Immanuel Wallerstein is one of most influential social theorists in recent decades. Wallerstein’s approach to world history, which he calls the “world-system perspective,” has had a wide and deep impact throughout the social sciences and humanities.


Intellectual Development
Wallerstein was born in New York City on September 28, 1930.  He earned his B.A. (1951), M.A. (1954), and Ph.D. (1959) at Columbia University, where he taught until 1971. Columbia housed outstanding intellectuals such as Karl Polanyi, Lionel Trilling, Richard Hofstadter and C. Wright Mills. Later, Wallerstein’s intellectual development reached from New York City, to Paris, Ghana, and the Ivory Coast. While in Paris he became familiar with the work of the Annales School, a legacy of Fernand Braudel. He also worked with Georges Balandier, a French sociologist, anthropologist and ethnologist who focused on African colonialism.
            As an undergraduate at Columbia Wallerstein took classes from C. Wright Mills during the period in which he (Mills) was writing The Power Elite.

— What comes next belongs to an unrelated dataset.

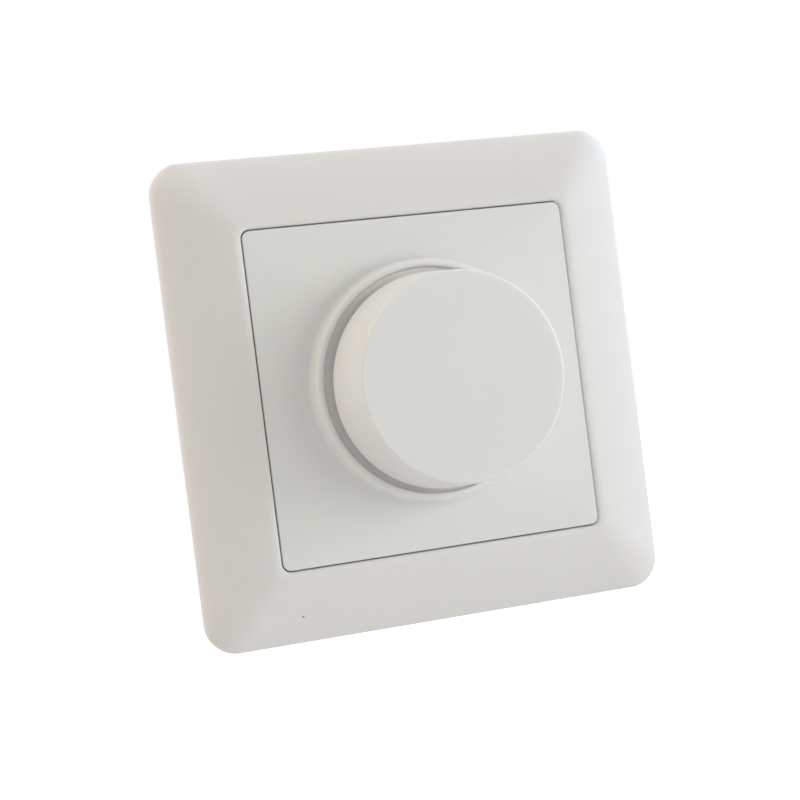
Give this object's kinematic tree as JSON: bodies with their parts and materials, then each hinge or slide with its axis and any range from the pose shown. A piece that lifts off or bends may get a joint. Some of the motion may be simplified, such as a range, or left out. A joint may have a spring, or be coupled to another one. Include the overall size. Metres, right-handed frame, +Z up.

Mills was disaffected with the predominant theoretical and methodological approaches in sociology (abstracted empiricism and grand theory). Wallerstein, like Mills, was disaffected, helped create a new way of looking at society, and hoped to renew the possibility of achieving human freedom.

            For his dissertation, later published as The Road to Independence: Ghana and the Ivory Coast (1964) Wallerstein conducted research on the voluntary associations that led the West African independence movements.  The work was based on interviews and surveys that Wallerstein conducted in the Gold Coast (later Ghana) and the Ivory Coast. His studies of the rise and demise of colonial regimes in Africa led him to conclude that one could not understand African history and social change without comprehending the historical and contemporary interactions among Africa, Europe and the Americas.
            Wallerstein was on the faculty at Columbia during the 1960’s, an era of international student revolt including the Civil Rights movement in the United States,  the anti-war movement stimulated by the war in Vietnam, and a counter-cultural rebellion that made alliances with radical workers in France and Italy. Later he called these sometimes connected, sometime independent collection of movements “the world revolution of 1968.” In 1971 he moved to McGill University for five years, then on to Binghamton University. There, along with Terence Hopkins, he founded the Fernand Braudel Center for the Study of Economies, Historical Systems and Civilization. In the early 1990s Wallerstein chaired the international Gulbenkian Commission on the Restructuring of the Social Sciences. In 2000 he became a senior research scholar at Yale. He is a past president of the International Sociological Association and has published more than 30 books and over 200 articles and book chapters.
            At Columbia Wallerstein came to see intellectual and political projects as two sides of the same coin. He became interested in Dependency Theory, the idea that there is an international hierarchy that underdevelops the Global South. Dependency theory had emerged primarily among Latin American scholars such as Raul Prebisch, Teotonio Dos Santos, and Fernando Henrique Cardozo. It was popularized in the Global North by Andre Gunder Frank. Over the ensuing years Wallerstein, along with Giovanni Arrighi and Samir Amin, used the concept of an evolving hierarchical global division of labor to analyze African development. Fruitful collaboration and debate among Frank, Amin, Arrighi, and Wallerstein continued throughout their lives.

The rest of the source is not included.